L’hypothèse droite

par Laurent Joffrin |  publié le 12/07/2024

Plus le temps passe, plus l’alliance entre centre et droite risque de s’imposer. C’est le vœu de Macron et le choix implicite de LFI…

Laurent Joffrin- Photo JOEL SAGET / AFP

Chaque jour, les palinodies de la gauche l’éloignent du pouvoir. Chaque jour, l’hypothèse d’un gouvernement de la droite et du centre prend de la consistance. On en connaît le scénario : le 18 juillet, jour de la mise en place de la nouvelle assemblée, la droite et le centre présentent une candidature commune au perchoir. La somme de ces deux forces surpassant celle de la gauche, elle ou il est élu. Constatant l’émergence d’une majorité relative, Emmanuel Macron presse cette coalition de se mettre d’accord sur un Premier ministre et sur un programme, tandis que Gabriel Attal expédie les affaires courantes. Laurent Wauquiez a dit qu’il ne voulait pas de coalition ? Certes, mais il a proposé l’idée d’un « contrat de gouvernement ». Avec qui, sinon les macronistes ?

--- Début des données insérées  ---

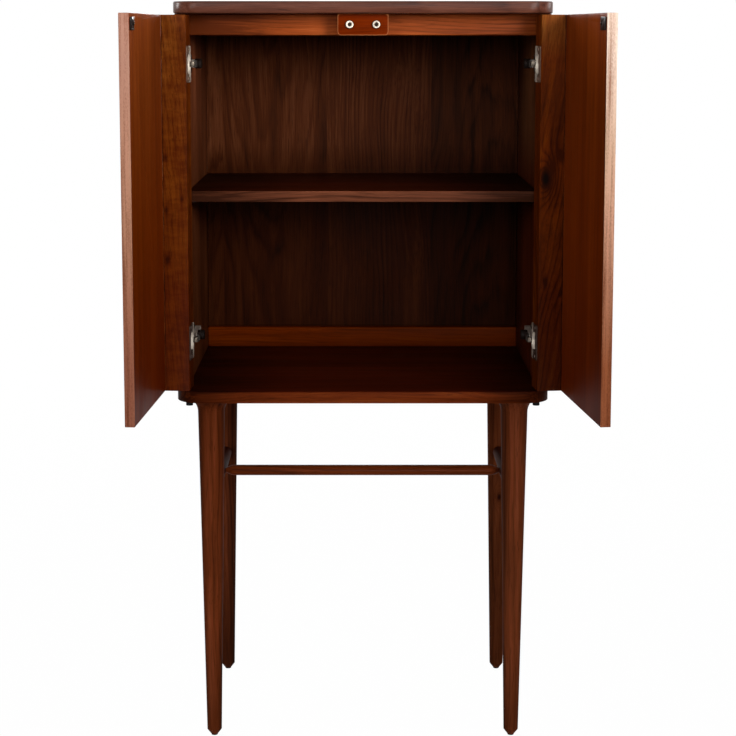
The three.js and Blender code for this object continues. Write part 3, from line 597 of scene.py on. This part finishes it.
def both(pattern):
    return [pattern.format(side) for side in ("left", "right")]


def nodes_with(*words):
    return [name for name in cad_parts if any(word in name for word in words)]


def dress_boards():
    dress(["top_board"], wood("walnut_top", "X", TOP_TONES, 1.0, heart=(-0.2, 1.18), lean=(0.02, 0.03),
                              gloss=0.3, shine=0.1))
    # The tops of the base board and shelf get painted shade
    _, base_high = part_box("base_board")
    base_top = Side(2, base_high.z - BASE_TOP_DEPTH, True)
    dress(["base_board"], wood("walnut_base", "X", BASE_TONES, 2.0, heart=(-0.3, 0.5), lean=(0.03, 0.02),
                               drifts=BASE_END_SHADES, faces=[(base_top, BASE_TOP_SHADE_TONES)], shine=0.012))
    _, shelf_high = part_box("shelf")
    shelf_top = Side(2, shelf_high.z - SHELF_TOP_DEPTH, True)
    dress(["shelf"], wood("walnut_shelf", "X", SHELF_TONES, 3.0, heart=(0.1, 0.84), lean=(0.02, 0.03),
                          drifts=SHELF_END_SHADES, faces=[(shelf_top, SHELF_TOP_SHADE_TONES)]))
    for name in ("top_board", "base_board"):
        soften(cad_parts[name], BOARD_EDGE)
    soften(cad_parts["shelf"], DOOR_EDGE)


def dress_walls():
    for i, side in enumerate(("left", "right")):
        panel = f"{side}_side_panel"
        dress([panel], wood(f"walnut_{side}_side", "Z", CASE_TONES, 4.0 + i, heart=SIDE_HEARTS[side],
                            lean=(0.03, 0.02), fade=SIDE_FADES[side]))
        soften(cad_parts[panel], DOOR_EDGE)
    dress(["back_panel"], wood("walnut_back", "Z", BACK_TONES, 6.0, heart=(0.0, 0.375), lean=(0.0, 0.045),
                               spacing=0.007, rings=0.24, streaks=0.24, planks=True, wobble=0.012,
                               gloss=0.5, shine=0.02, drifts=BACK_DRIFTS, fade=BACK_FADE))
    soften(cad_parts["back_panel"], DOOR_EDGE)


def dress_rails():
    dress(["top_front_rail"], wood("stained_rails", "X", FRONT_RAIL_TONES, 7.0, heart=(0.0, 1.3),
                                   lean=(0.0, 0.03), rings=0.2, drifts=RAIL_END_SHADE))
    rear_rails = ["top_rear_rail", "bottom_rear_rail"]
    dress(rear_rails, wood("stained_rear_rails", "X", REAR_RAIL_TONES, 9.0, heart=(0.3, 0.5),
                           lean=(0.02, 0.03), rings=0.2, shine=0.012))
    dress(["catch_block"], wood("stained_block", "X", BLOCK_TONES, 8.0, heart=(0.0, 1.3), rings=0.15,
                                streaks=0.15, shine=0.01, rim_highlight=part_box("catch_block")))
    for name in ["top_front_rail", "catch_block", *rear_rails]:
        soften(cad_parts[name], RAIL_EDGE)


def dress_legs():
    for i, name in enumerate(nodes_with("_leg")):
        low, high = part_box(name)
        middle = (low + high) / 2
        shift_x, shift_y = LEG_HEART_SHIFT
        heart = (middle.x + shift_x * (-1) ** i, middle.y + shift_y)
        knot = LEG_KNOT if name == "rear_right_leg" else None
        dress([name], wood(f"walnut_{name}", "Z", LEG_TONES[name], 11.0 + i, heart=heart,
                           lean=(0.012, 0.03), spacing=0.009, rings=0.2, streaks=0.34, fibre=0.14,
                           knot=knot, wobble=0.007, gloss=0.5, shine=0.008,
                           drifts=[LEG_INNER_SHADES[name]], fade=LEG_FADE))
        round_off(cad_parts[name])


def dress_foot_rail():
    dress(["cross_bar"], wood("walnut_bar", "X", BAR_TONES, 17.0, heart=(0.15, 0.43), gloss=0.34,
                              shine=0.02))
    stretchers = both("{}_stretcher")
    dress(stretchers, wood("walnut_stretcher", "Y", STRETCHER_TONES, 18.0, heart=(0.0, 0.44),
                           gloss=0.5, shine=0.008))
    pads = nodes_with("_glide", "_base_stud")
    dress(pads, dark_plastic("black_plastic_pads", PAD_PLASTIC))
    for name in ["cross_bar", *stretchers, *pads]:
        round_off(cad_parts[name])


def dress_door_panel(side, seed):
    panel = f"{side}_door_panel"
    low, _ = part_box(panel)
    pale_end = (Side(1, low.y + PALE_DEPTH, False), PALE_TONES[side], PALE_FADES[side])
    dress([panel], wood(f"walnut_{panel}", "Z", PANEL_TONES[side], seed, heart=(0.5, -0.2),
                        spacing=0.012, rings=0.1, streaks=0.3, fibre=0.14, wobble=0.003,
                        pale_end=pale_end, fade=PANEL_FADES[side]))
    soften(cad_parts[panel], DOOR_EDGE)


def dress_door_post(side, seed):
    middle = SEAM_PLACES[side]
    # A painted highlight beside each dark glue line
    highlight_middle = middle + math.copysign(SEAM_HIGHLIGHT_SHIFT, middle)
    seams = [(middle, SEAM_WIDTH, SEAM_TONE), (highlight_middle, SEAM_HIGHLIGHT_WIDTH, SEAM_HIGHLIGHT_TONE)]
    lean, slant, curl, rings = POST_GRAIN[side]
    post = f"{side}_door_post"
    dress([post], wood(f"walnut_{side}_post", "Z", POST_TONES[side], seed, heart=(0.31, -0.02),
                       lean=lean, rings=rings, streaks=0.34, curl=curl, slant=slant, spacing=0.0065,
                       knot=POST_KNOT if side == "right" else None, marks=POST_MARKS[side],
                       seams=seams, fade=POST_FADES[side]))
    soften(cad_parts[post], DOOR_EDGE)


def dress_doors():
    for i, side in enumerate(("left", "right")):
        dress_door_panel(side, 21.0 + i)
        dress_door_post(side, 24.0 + i)


def dress_hinges():
    # The hinge arms' tips get painted shade
    dress(nodes_with("_hinge_arm"), plated("hinge_arm_nickel", ARM_NICKEL, 0.45, 3.0, metal=0.3,
                                           tip_shade=ARM_SHADE_LIMIT))
    for height, shadow in CUP_SHADOWS.items():
        cup = plated(f"hinge_{height}_cup_nickel", CUP_NICKEL, 0.45, 6.0, metal=0.3, shadow=shadow)
        dress(nodes_with(f"_{height}_hinge_cup"), cup)
    dress(nodes_with("_hinge_plate"), plated("hinge_plate_shaded_steel", PLATE_SHADED_STEEL, 0.5, 8.0))
    dress(nodes_with("_hinge_link"), plated("hinge_link_steel", LINK_STEEL, 0.4, 9.0))
    dress(nodes_with("_hinge_cam"), dark_plastic("hinge_cam_dark", CAM_PLASTIC))


def dress_fittings():
    # A ring of painted shade round each magnet's rim
    low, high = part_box("right_magnet")
    ring = ((low + high) / 2, (high.x - low.x) / 2 - MAGNET_RIM_SHADE_WIDTH)
    dress(both("{}_magnet"), plated("magnet_nickel", MAGNET_NICKEL, 0.45, 5.0, ring=ring))
    dress(both("{}_strike_plate"), plated("strike_shaded_steel", STRIKE_SHADED_STEEL, 0.4, 4.0))
    dress(nodes_with("_screw"), plated("screw_steel", SCREW_STEEL, 0.45, 7.0))
    dress(nodes_with("shelf_pin_"), plated("pin_nickel", PIN_STEEL, 0.4, 6.0))
    for name in nodes_with("_hinge_", "_strike_", "_magnet", "shelf_pin_"):
        soften(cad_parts[name], METAL_EDGE, 2)


def make_floor():
    """A plane that shows the object's shadow near it, and is as white as the world further off."""
    bpy.ops.mesh.primitive_plane_add(size=FLOOR_SIZE)
    floor = bpy.context.object
    floor.name = "studio_floor"
    g = Graph("studio_floor")
    tree = g.tree
    tree.nodes.remove(g.shader)
    path = g.add("ShaderNodeLightPath")
    seen = g.math("MAXIMUM", path.outputs["Is Camera Ray"], path.outputs["Is Glossy Ray"])
    seen = g.math("MAXIMUM", seen, path.outputs["Is Transmission Ray"])
    place = g.place()
    dull, bright = [linear(t) for t in FLOOR_TONES]
    paper_tone = g.ramp(g.noise(place, 3.0), [(0.3, dull), (0.7, bright)])
    paper = g.add("ShaderNodeBsdfDiffuse", {"Color": paper_tone})
    glow = g.add("ShaderNodeEmission", {"Color": (1.0, 1.0, 1.0, 1.0), "Strength": 1.0})
    clear = g.grey(g.length(place), FLOOR_CLEARNESS, 1.0, *SHADOW_REACH)
    blend = g.add("ShaderNodeMixShader", {0: g.times(seen, clear), 1: paper.outputs[0],
                                          2: glow.outputs[0]})
    tree.links.new(blend.outputs[0], tree.nodes["Material Output"].inputs["Surface"])
    floor.data.materials.append(g.material)


def make_world():
    """White to the camera and in reflections, and a dimmer white as light."""
    world = bpy.data.worlds.new("studio_world")
    world.use_nodes = True
    tree = world.node_tree
    path = tree.nodes.new("ShaderNodeLightPath")
    glossy = tree.nodes.new("ShaderNodeMath")
    glossy.operation = "MAXIMUM"
    clear = tree.nodes.new("ShaderNodeMath")
    clear.operation = "MAXIMUM"
    level = tree.nodes.new("ShaderNodeMapRange")
    level.inputs["To Min"].default_value = WORLD_STRENGTH
    level.inputs["To Max"].default_value = 1.0
    background = tree.nodes["Background"]
    background.inputs["Color"].default_value = (1.0, 1.0, 1.0, 1.0)
    tree.links.new(path.outputs["Is Camera Ray"], glossy.inputs[0])
    tree.links.new(path.outputs["Is Glossy Ray"], glossy.inputs[1])
    tree.links.new(glossy.outputs[0], clear.inputs[0])
    tree.links.new(path.outputs["Is Transmission Ray"], clear.inputs[1])
    tree.links.new(clear.outputs[0], level.inputs["Value"])
    tree.links.new(level.outputs[0], background.inputs["Strength"])
    bpy.context.scene.world = world


def make_lamps():
    for name, (place, target, size, spread, power, colour) in LAMPS.items():
        lamp = bpy.data.lights.new(name, "AREA")
        lamp.shape = "DISK"
        lamp.size = size
        lamp.spread = math.radians(spread)
        lamp.energy = power
        lamp.color = colour
        obj = bpy.data.objects.new(name, lamp)
        obj.location = place
        obj.rotation_mode = "QUATERNION"
        obj.rotation_quaternion = (target - place).to_track_quat("-Z", "Y")
        bpy.context.scene.collection.objects.link(obj)


def make_camera():
    data = bpy.data.cameras.new("photo_camera")
    data.sensor_width = SENSOR_WIDTH * 1000
    data.lens = data.sensor_width * FOCAL_PIXELS / IMAGE_PIXELS
    data.shift_x = (IMAGE_PIXELS / 2 - AXIS_PIXEL[0]) / IMAGE_PIXELS
    data.shift_y = (AXIS_PIXEL[1] - IMAGE_PIXELS / 2) / IMAGE_PIXELS
    camera = bpy.data.objects.new("photo_camera", data)
    camera.location = CAMERA_PLACE
    camera.rotation_euler = (math.pi / 2 - CAMERA_DIP, 0.0, 0.0)
    bpy.context.scene.collection.objects.link(camera)
    bpy.context.scene.camera = camera


dress_boards()
dress_walls()
dress_rails()
dress_legs()
dress_foot_rail()
dress_doors()
dress_hinges()
dress_fittings()
make_floor()
make_world()
make_lamps()
make_camera()
bpy.context.scene.view_settings.view_transform = "Standard"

Une fois ce contrat établi, le nouveau gouvernement se présente devant l’Assemblée. Pour le renverser, il faut que la gauche et le Rassemblement national votent la même motion de censure. C’est possible sur le papier, mais très incertain en fait : le RN ne voudra pas forcément apparaître comme une force de blocage ; s’il renverse cette équipe-là après avoir récusé le Nouveau Front Populaire, il apparaîtra comme le responsable de la paralysie de l’Assemblée. Mauvais rôle.

Dès lors, le nouveau gouvernement, porteur d’une politique macronoïde « droitisée », ou d’une politique de droite macronisée, présentera des projets qu’il espérera faire voter alternativement par une fraction de l’opposition, ou bien imposer par l’usage de l’article 49-3. Un peu de social, auquel la gauche aura du mal à s’opposer, du « régalien » que le RN pourra difficilement refuser.

« L’intransigeance de Jean-Luc Mélenchon empêche tout solution de centre-gauche et ouvre la voie à un gouvernement où le plus petit des partis, la droite républicaine, exercerait la plus grande influence »

Certes l’opposition pourra à chaque instant mettre fin à l’expérience en votant une motion de censure commune. Mais pour quoi faire, puisqu’elle est bien incapable de proposer une autre majorité viable ? Quant aux « casseurs d’assiette » de LFI et du RN, peut-être tentés par une crise de régime, ils ne peuvent à eux seuls réunir une majorité pour censurer l’équipe en place. La droite et les centristes occuperont donc le pouvoir, arguant de leur esprit de responsabilité, en attendant la prochaine échéance – des législatives ou bien une présidentielle – pour laquelle chacun aura le loisir de se préparer.

On dira que c’est à ce stade pure spéculation et on aura raison. Mais un seul scénario peut empêcher cela : une alliance entre la gauche et le centre. Il faudrait pour cela que les mélenchonistes l’acceptent ou que la gauche réformiste rompe avec LFI, alors même que ses députés dépendent des électeur LFI pour se faire réélire. Si tant est que l’addition de cette gauche « raisonnable » avec les macronistes puisse constituer une majorité relative suffisante.

Or Olivier Faure a déjà écarté toute tentation de ce genre. C’est ainsi que l’intransigeance de Jean-Luc Mélenchon, sa folle prétention à vouloir appliquer tout son programme, empêche tout solution de centre-gauche et ouvre la voie à un gouvernement où le plus petit des partis, la droite républicaine, exercerait la plus grande influence. Plutôt la droite qu’une coalition réformiste, c’est le choix de LFI. Tout ou rien : la gauche n’aura donc rien.